Chinese Spending in Macau Hits Record Heights In Q1

Chinese Spending in Macau Hits Record Heights In Q1


In Q1 of this year spending on shopping by 6.3 million Chinese visitors to Macau, and visitors include both overnight and day visitors arriving by all means of transport, broke through the $US 1 billion for the first time.

 

Headline Data

The numbers speak for themselves:

- the spending frenzy of 2023 when a small number of Chinese visitors, and especially overnight visitors, spent shedloads of money across all products, has abated so that
- in this year total shopping spend and spend per capita are sustainably up on 2019
- with the 16% increase over 2019 comfortably ahead of inflation.

Spend per Head

Spend by the Chinese in each of the core product categories has increased this year over 2019 with:

- spend per head on clothing doubling since 2019 and
- on handbags or shoes increasing over 70% and
- although Cosmetics leads in terms of per capita spend
- the increase is the smallest across all categories.
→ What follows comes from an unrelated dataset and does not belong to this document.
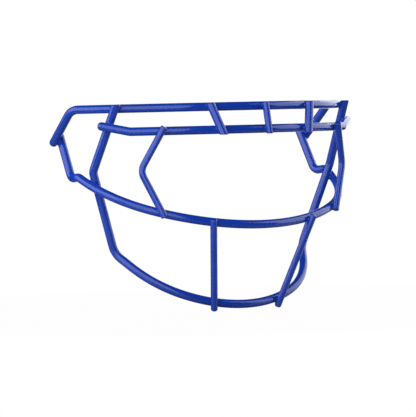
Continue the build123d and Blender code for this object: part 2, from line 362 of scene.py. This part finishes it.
def white_to(ray, otherwise, share, material_parts):
    """Finish a stage material: one kind of ray sees a share of plain white, and the rest sees the shader."""
    material, nodes, links, output = material_parts
    glow = nodes.new("ShaderNodeEmission")
    glow.inputs["Color"].default_value = white
    glow.inputs["Strength"].default_value = backdrop_light
    path = nodes.new("ShaderNodeLightPath")
    seen = nodes.new("ShaderNodeMath")
    seen.operation = "MULTIPLY"
    seen.inputs[1].default_value = share
    blend = nodes.new("ShaderNodeMixShader")
    links.new(path.outputs[ray], seen.inputs[0])
    links.new(seen.outputs["Value"], blend.inputs["Fac"])
    links.new(otherwise.outputs["BSDF"], blend.inputs[1])
    links.new(glow.outputs["Emission"], blend.inputs[2])
    links.new(blend.outputs["Shader"], output.inputs["Surface"])
    material.cycles.emission_sampling = "NONE"
    return material


def pale_floor():
    """Pale satin floor, which the camera sees almost evenly white with the mask's faint shadow on it."""
    material_parts = new_material("studio_floor")
    satin = material_parts[1].new("ShaderNodeBsdfPrincipled")
    satin.inputs["Base Color"].default_value = floor_shade
    satin.inputs["Roughness"].default_value = floor_roughness
    satin.inputs["IOR"].default_value = floor_ior
    return white_to("Is Camera Ray", satin, floor_glow_share, material_parts)


def white_backdrop():
    """The white behind the mask, as its gloss shows it. To every other ray the backdrop is clear."""
    material_parts = new_material("studio_backdrop")
    clear = material_parts[1].new("ShaderNodeBsdfTransparent")
    return white_to("Is Glossy Ray", clear, 1, material_parts)


# Stage and light
def lay_floor():
    """The round floor that the mask stands on."""
    bpy.ops.mesh.primitive_circle_add(
        vertices=floor_corners,
        radius=floor_radius,
        fill_type="NGON",
        location=(0, 0, 0),
    )
    floor = bpy.context.object
    floor.name = "studio_floor"
    floor.data.materials.append(pale_floor())


def hang_backdrop():
    """The upright sheet behind the mask, square to the camera."""
    behind = Vector((sin(camera_azimuth), cos(camera_azimuth), 0))
    sideways = Vector((cos(camera_azimuth), -sin(camera_azimuth), 0)) * (backdrop_width / 2)
    corners = [
        behind * backdrop_distance + sideways * side + Vector((0, 0, height))
        for side, height in ((-1, backdrop_foot), (1, backdrop_foot), (1, backdrop_top), (-1, backdrop_top))
    ]
    mesh = bpy.data.meshes.new("studio_backdrop")
    mesh.from_pydata(corners, [], [(0, 1, 2, 3)])
    mesh.materials.append(white_backdrop())
    sheet = bpy.data.objects.new("studio_backdrop", mesh)
    bpy.context.scene.collection.objects.link(sheet)


def light_room():
    """The world: plain white to the camera, and a dim room to everything else."""
    world = bpy.data.worlds.new("studio_world")
    bpy.context.scene.world = world
    world.use_nodes = True
    nodes = world.node_tree.nodes
    links = world.node_tree.links
    nodes.clear()
    output = nodes.new("ShaderNodeOutputWorld")
    path = nodes.new("ShaderNodeLightPath")
    blend = nodes.new("ShaderNodeMixShader")
    for socket, strength in ((1, room_light), (2, backdrop_light)):
        background = nodes.new("ShaderNodeBackground")
        background.inputs["Color"].default_value = white
        background.inputs["Strength"].default_value = strength
        links.new(background.outputs["Background"], blend.inputs[socket])
    links.new(path.outputs["Is Camera Ray"], blend.inputs["Fac"])
    links.new(blend.outputs["Shader"], output.inputs["Surface"])


def soft_box(name, azimuth, elevation, width, height, brightness):
    """A flat soft box that faces the mask. Its azimuth is counted from the camera, to the camera's right."""
    light = bpy.data.lights.new(name, "AREA")
    light.shape = "RECTANGLE"
    light.size = width
    light.size_y = height
    light.energy = brightness * pi * width * height
    turn = camera_azimuth - radians(azimuth)
    rise = radians(elevation)
    out = Vector((-sin(turn), -cos(turn), 0)) * cos(rise) + Vector((0, 0, sin(rise)))
    lamp = bpy.data.objects.new(name, light)
    lamp.location = middle + out * soft_box_distance
    lamp.rotation_euler = (-out).to_track_quat("-Z", "Y").to_euler()
    bpy.context.scene.collection.objects.link(lamp)


def place_camera():
    """The camera, at the photograph's place: it looks along +Y turned by the azimuth, tipped, then rolled."""
    camera_data = bpy.data.cameras.new("photo_camera")
    camera_data.sensor_fit = "VERTICAL"
    camera_data.sensor_height = sensor_height
    camera_data.lens = photo_focal_px * sensor_height / photo_height_px
    camera_data.clip_end = camera_reach
    camera = bpy.data.objects.new("photo_camera", camera_data)
    bpy.context.scene.collection.objects.link(camera)
    turned = Matrix.Rotation(-camera_azimuth, 4, "Z")
    tipped = Matrix.Rotation(pi / 2 - camera_dip, 4, "X")
    rolled = Matrix.Rotation(-camera_roll, 4, "Z")
    camera.matrix_world = Matrix.Translation(camera_place) @ turned @ tipped @ rolled
    bpy.context.scene.camera = camera


# Pieces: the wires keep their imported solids, and each weld gets its rounded collar
blue_coat = dipped_coat()
skins = {name: spread_over(name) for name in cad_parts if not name.endswith("_weld")}
for node_name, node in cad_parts.items():
    for material_slot in node.material_slots:
        material_slot.material = blue_coat
    if node_name.endswith("_weld"):
        side, _, rest = node_name.partition("_")
        side, rest = (side, rest) if side in ("left", "right") else ("", node_name)
        inner, outer = (wire.format(side=side) for wire in crossings[rest])
        collar(node_name, inner, outer)
    else:
        node.data.shade_smooth()
        weld = node.modifiers.new("joined_facets", "WELD")
        weld.merge_threshold = facet_gap
        split = node.modifiers.new("crisp_edges", "EDGE_SPLIT")
        split.split_angle = crisp_edge_angle

lay_floor()
hang_backdrop()
light_room()
for soft_box_sizes in soft_boxes:
    soft_box(*soft_box_sizes)
place_camera()
bpy.context.scene.view_settings.view_transform = "Standard"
Shanghai Visitors Spend the Most

The biggest spenders by far are from Shanghai province this year, and especially those spending a night or more In Macau:

- spending, for example, some $US143 per head on Jewellery and Watches and
- $US99 on Handbags and Shoes while at the other end of the scale
- day visitors arriving from nearby Guangdong province spent just $6 each on those leather goods.

Luxury Travellers Drive the Spend

With China mainland April guests at Macau’s luxury 5 star hotels an impressive 8% points ahead of their April 2019 levels the Travel Retail shopping outlook for the remainder of the year looks promising:

- within this Chinese visitor mix luxury travellers from Shanghai in particular look set to rise in the short term
- airline seat capacities from both Shanghai airports are showing a 23% uplift between June and August with
- further positive movements showing at Tier 2 airports in both Jiangsu and Zhejiang provinces
- visitors from both of which showed good levels of shopping spend in the first quarter.

This increase in both stays by mainland Chinese visitors at luxury hotels and retail spend levels is in contrast to a decline in luxury foreign visitors.  

While Chinese visitors dominated the luxury hotel market with some 70% of guests arriving from the mainland at the same time guests from South Korea dropped off by 40% points in the first quarter of this year compared with pre-pandemic 2019.

All data provided from Air4casts' ChinaDomestic and Luxury Shopper modules.